Judging by the dialogue running through the issue, Ollie’s previous image wasn’t all that impressive.  He endures disappointment and disdain from both his friends (Emerson: “Maybe it will force you to grow up…give you a second chance.  A chance to become the man you were supposed to be.  A great man.”) and enemies (Komodo: “You have no idea what you could have been, do you?”).  I’m not sure I like how direct and pointed these criticisms are; they feel a bit too forced and corny to be entirely convincing.  Nevertheless, I appreciate that Ollie’s cockiness gets called out, tested, and utterly defeated at every turn.  These aren’t great moments for our hero, but they are necessary if the goal is to strip away the superficial elements of his personality to reach something deeper, more noble and more sincere.

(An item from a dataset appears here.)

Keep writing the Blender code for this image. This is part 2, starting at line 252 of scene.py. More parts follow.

If Lemire wants a more grounded, urban tone to Green Arrow, Sorrentino makes a great artistic companion.  Sorrentino’s noir-ish, hatched style immediately conveys street-level storytelling, and he proves surprisingly adept at depicting Ollie in battle.  Though his visuals tend to be a little static, they also emphasize how clean, fluid, practiced, elegant, and graceful Ollie’s kind of martial arts can be.  Where Sorrentino almost defeats himself is in his erratic, experimental use of colors.  His pattern of bleached panels, touched only by single spots of colors, clearly shows that he’s trying some new things and finding ways to make the issue look more hip and modern, but not every attempt works and at times it even distracts from the story.  My bet is that Sorrentino will find a happy middle ground in a couple issues, but for now, his work is ambitious, but not entirely successful.

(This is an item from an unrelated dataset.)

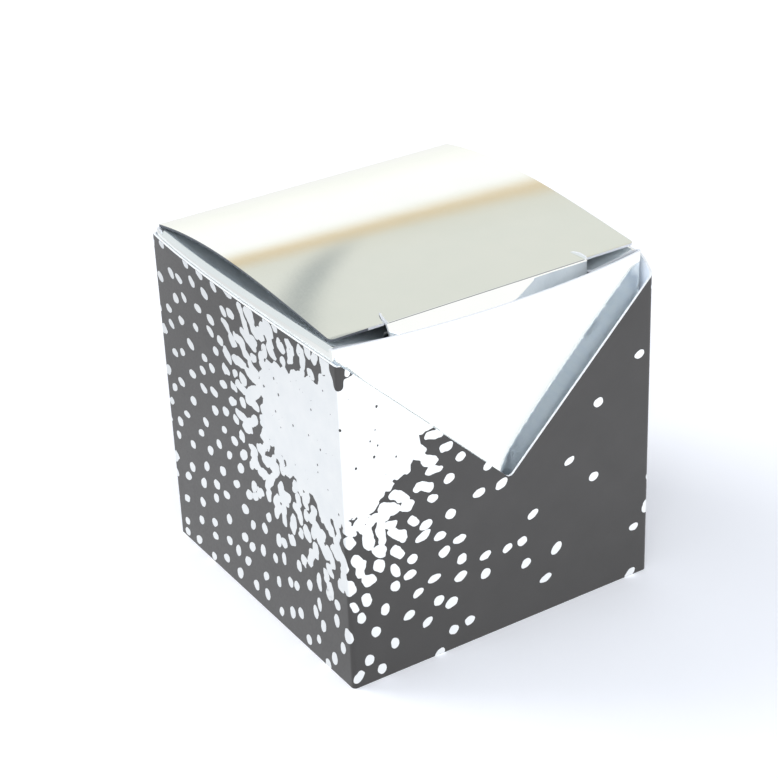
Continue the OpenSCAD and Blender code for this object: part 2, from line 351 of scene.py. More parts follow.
def node(tree, kind, inputs=None, **settings):
    """Adds a node, sets it and links or fills its inputs."""
    made = tree.nodes.new(kind)
    for name, value in settings.items():
        setattr(made, name, value)
    for name, value in (inputs or {}).items():
        if isinstance(value, bpy.types.NodeSocket):
            tree.links.new(value, made.inputs[name])
        else:
            made.inputs[name].default_value = value
    return made


def new_material(name, **sockets):
    """A Principled material with its constant sockets set, and its shader."""
    material = bpy.data.materials.new(name)
    material.use_nodes = True
    shader = material.node_tree.nodes["Principled BSDF"]
    for socket, value in sockets.items():
        shader.inputs[socket.replace("_", " ")].default_value = value
    return material, shader


def grain(tree, size_mm, detail, stretch=(1.0, 1.0, 1.0)):
    """Noise whose features are about size_mm wide, on Object coordinates."""
    place = node(tree, "ShaderNodeTexCoord").outputs["Object"]
    turned = node(tree, "ShaderNodeMapping", {"Vector": place, "Scale": stretch}).outputs["Vector"]
    return node(tree, "ShaderNodeTexNoise", {
        "Vector": turned, "Scale": 1.0 / (size_mm * MM), "Detail": detail, "Roughness": 0.55,
    })


def uneven(shader, socket, size_mm, detail, low, high):
    """Lets a socket's level, or hex colour, wander between two with a noise."""
    tree = shader.id_data
    coloured = isinstance(low, str)
    share = node(tree, "ShaderNodeMapRange", {
        "Value": grain(tree, size_mm, detail).outputs["Fac"], "From Min": 0.3, "From Max": 0.7,
        "To Min": 0.0 if coloured else low, "To Max": 1.0 if coloured else high,
    }).outputs["Result"]
    if coloured:
        share = node(tree, "ShaderNodeMix", {
            "Factor": share, "A": linear(low), "B": linear(high)}, data_type="RGBA").outputs["Result"]
    tree.links.new(share, shader.inputs[socket])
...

Conclusion: If you’ve been a fan of the title up till now, I suspect you’ll be nonplussed to discover all you’ve invested in has been practically wiped away.  If you’re a newcomer, you’ll appreciate the possibilities introduced in the issue, though none ripen here.

Grade: B

– Minhquan Nguyen

Some Musings: – Oh, no.  Don’t tell me we have to go back to “the Island” again.  I would be happy if we never had to refer to that tired origin story ever again.



  • dfstell

    Okay…..I tried this out, but it really didn’t speak to me at all. It felt like something that was written for someone who is a longer term GA fan. I mean…..I didn’t immediately delete it from my iPad or anything, but I didn’t see any reason to buy the next issue.

    • Minhquan Nguyen

      Frankly, I don’t think it was an issue that begged to be followed, but I think for what it is, it’s a solid effort.

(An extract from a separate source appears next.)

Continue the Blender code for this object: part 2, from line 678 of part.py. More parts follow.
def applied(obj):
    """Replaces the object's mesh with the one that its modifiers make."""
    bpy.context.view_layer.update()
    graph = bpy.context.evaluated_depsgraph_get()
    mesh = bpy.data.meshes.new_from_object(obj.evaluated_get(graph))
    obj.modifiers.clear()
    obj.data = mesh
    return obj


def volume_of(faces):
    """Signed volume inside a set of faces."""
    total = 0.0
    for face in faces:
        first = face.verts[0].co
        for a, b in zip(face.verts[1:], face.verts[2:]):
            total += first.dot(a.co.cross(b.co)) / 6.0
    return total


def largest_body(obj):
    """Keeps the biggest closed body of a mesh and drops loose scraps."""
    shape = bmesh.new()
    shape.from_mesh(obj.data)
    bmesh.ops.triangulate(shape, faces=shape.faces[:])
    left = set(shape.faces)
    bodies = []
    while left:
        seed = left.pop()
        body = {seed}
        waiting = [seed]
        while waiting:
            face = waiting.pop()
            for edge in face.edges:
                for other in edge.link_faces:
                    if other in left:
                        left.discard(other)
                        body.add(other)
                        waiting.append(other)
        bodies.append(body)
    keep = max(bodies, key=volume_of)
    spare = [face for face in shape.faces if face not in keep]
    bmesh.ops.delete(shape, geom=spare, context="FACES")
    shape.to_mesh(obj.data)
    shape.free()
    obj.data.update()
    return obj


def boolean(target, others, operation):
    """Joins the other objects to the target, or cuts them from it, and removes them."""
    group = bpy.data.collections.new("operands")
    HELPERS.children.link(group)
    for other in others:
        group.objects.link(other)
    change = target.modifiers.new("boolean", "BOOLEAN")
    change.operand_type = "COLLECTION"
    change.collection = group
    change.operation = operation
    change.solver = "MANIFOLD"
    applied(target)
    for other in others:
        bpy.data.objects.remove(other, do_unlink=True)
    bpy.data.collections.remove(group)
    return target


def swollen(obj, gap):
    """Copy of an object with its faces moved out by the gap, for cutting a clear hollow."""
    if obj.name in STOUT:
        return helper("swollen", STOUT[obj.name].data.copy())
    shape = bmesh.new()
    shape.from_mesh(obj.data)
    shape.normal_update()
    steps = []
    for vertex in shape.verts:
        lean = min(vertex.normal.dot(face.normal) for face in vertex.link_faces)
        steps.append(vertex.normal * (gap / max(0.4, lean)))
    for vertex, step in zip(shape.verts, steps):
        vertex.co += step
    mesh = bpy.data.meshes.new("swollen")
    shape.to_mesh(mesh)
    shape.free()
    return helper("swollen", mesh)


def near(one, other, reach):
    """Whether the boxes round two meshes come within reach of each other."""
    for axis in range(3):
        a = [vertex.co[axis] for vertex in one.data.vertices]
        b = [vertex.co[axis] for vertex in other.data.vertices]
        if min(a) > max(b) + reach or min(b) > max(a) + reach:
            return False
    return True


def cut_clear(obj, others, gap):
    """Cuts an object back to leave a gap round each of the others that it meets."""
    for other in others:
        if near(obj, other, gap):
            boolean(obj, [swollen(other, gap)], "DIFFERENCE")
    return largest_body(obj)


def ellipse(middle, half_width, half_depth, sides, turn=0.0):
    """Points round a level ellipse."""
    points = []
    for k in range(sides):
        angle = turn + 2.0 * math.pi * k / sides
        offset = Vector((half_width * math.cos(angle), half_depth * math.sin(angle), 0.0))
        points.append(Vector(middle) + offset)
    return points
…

  • Jeff Lemire is a force. Ever since I read his Essex County stories, I’ve been a fan. Besides his short run on “Superboy”, I’ve enjoyed everything he’s done. “Sweet Tooth” was especially wonderful. I think I’ll wait for reviews on later issues before investing in his run on Green Arrow, though. The only exposure I have to the character is from the GL team up trade paperbacks and the excellent cameo in The Dark Knight Returns.

    • Paladin King

      I’m not sure if you hung in there, but I really thought the last arc on his Superboy run was quite good, much better than everything else (barring the first issue, which was a strong opener).

      Personally, it’s Justice League Dark that hasn’t done much for me. I’ll probably drop it after this arc is done.

      Trillium is going to kick all kinds of ass though.

      Re the review: I can’t imagine there are actually die-hard fans for the Krul and Nocenti runs who’ll be all bereft over it being dusted away. If these people exist, I worry more for their sanity than anything else.

      • I stopped reading after two issues. Is it worth picking up the trade paperback? And I forgot about Justice League Dark. It didn’t make the cut when the new 52 was launched. There were too many other books on my list and boy do they add up.

        • paladinking

 in Canada, is selling one trade that has the 11 issues of Lemire’s run for $17.55. For that amount I’d say it’s totally worth it.

          That being said, if you dropped it after the first two issues, it really doesn’t get any better until that final arc starts. I also thought that Pier GAllo’s art got better in that arc as well.

          Superboy is, basically, Lemire finding his niche and voice in the DCU. He starts out doing fairly boring Silver Age-y type stuff, clearly stumbling around trying to find his creative place in the DCU…but then gradually moves into “weird/pulpy” stuff where suddenly, everything clearly clicks for both him and Gallo. In that sense, you could say that thta final arc is in many ways a pre-cursor to Animal Man and Frankenstein and the success Lemire found with those books

          • Minhquan Nguyen

            I can echo a little of what Alex has to say here: Lemire really excels with the weird, semi-creepy stuff, and anytime he moves to a different genre feels like a bumpy transition for him. On Superboy, he tried to incorporate his own tastes onto a title that begged for pure adventure-superhero silliness, and so the result is kind of a strange chimera.

    • Minhquan Nguyen

      I’m going to have to agree with you on the Superboy point. I really thought it didn’t know it wanted to do with itself for a long time, and by the time it started taking on some personality, it was too late and the new 52 was upon us.